In this file photo, the Genkai nuclear power plant, owned by Kyushu Electric Power Co., is seen in Genkai, Saga Prefecture, on Dec. 7, 2009. (Mainichi)

SAGA (Kyodo) — Hideo Kishimoto, mayor of Genkai, Saga Prefecture, approved Monday the resumption of two suspended reactors at the Genkai nuclear power plant.

The mayor’s decision, conveyed to Kyushu Electric Power Co. President Toshio Manabe in a meeting, makes Genkai the first municipality hosting a nuclear power plant to approve restarting reactors following regular inspections since the March earthquake-tsunami disaster and subsequent nuclear crisis.

Attention now turns to whether Saga Gov. Yasushi Furukawa will also agree to the resumption. Furukawa has said he will make a final decision in mid-July.

Following Kishimoto’s decision, Furukawa told reporters, “If none of the municipalities hosting a nuclear plant (agrees to) restart reactors, all plants will be suspended.

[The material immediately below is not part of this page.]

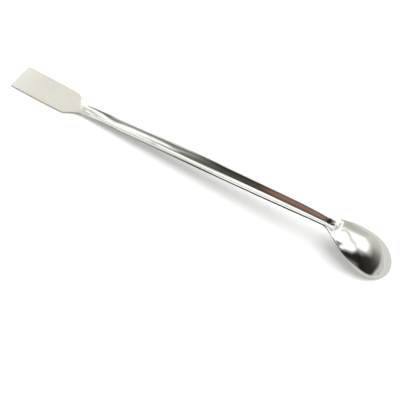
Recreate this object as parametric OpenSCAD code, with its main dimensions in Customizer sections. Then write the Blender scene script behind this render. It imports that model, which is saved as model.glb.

The prefectural assembly and prime minister’s decisions are important (for his decision).”

Furukawa has already shown his intention to give approval during a meeting with Economy, Trade and Industry Minister Banri Kaieda in late June, but he wants to meet with Prime Minister Naoto Kan before he finalizes his decision.

Manabe indicated after the meeting with the mayor that Kyushu Electric will restart the reactors as soon as Furukawa gives approval and move on to commercial operations about two weeks after the resumption.

“The safety (of the reactors) has been secured by urgent safety measures (taken after the disaster). The town assembly also agreed to restart the reactors,” said Kishimoto, telling Manabe to avoid human errors in plant operations by taking further safety steps.

“Stable supply of electricity is necessary for Japanese society. I hope (my decision will) have a positive effect on (resumption at) other plants,” the mayor said.

Manabe said, “I really appreciate the town’s decision.”

The approval of local municipalities is not legally required to restart the reactors, but Kyushu Electric nevertheless sought the green light from Genkai.

Chief Cabinet Secretary Yukio Edano also welcomed the decision of the Genkai mayor.

“I take it positively as indicating a certain degree of support (for resumption),” Edano told a press conference, emphasizing that the government will continue to tell local municipalities and residents that the reactors are safe. But he did not make it clear whether Kan will meet with the Saga governor.

Meanwhile, a few members of an antinuclear group visited the Genkai town office to protest the mayor’s decision. Tsuneyuki Taguchi, a 59-year-old farmer who lives 10 kilometers from the Genkai plant said, “The discussion (over resumption) is still underway in neighboring municipalities and I cannot accept Genkai’s decision.”

Manabe visited Karatsu, Saga Prefecture, and met with Deputy Mayor Masaaki Seto, informing him of the Genkai mayor’s decision. Seto said, “At the moment, I am still cautious about resumption.”

Two of the Genkai plant’s four reactors, the Nos. 2 and 3 units, are currently shut down for regular checks. Their restart was postponed in the wake of the crisis at the Fukushima Daiichi nuclear plant.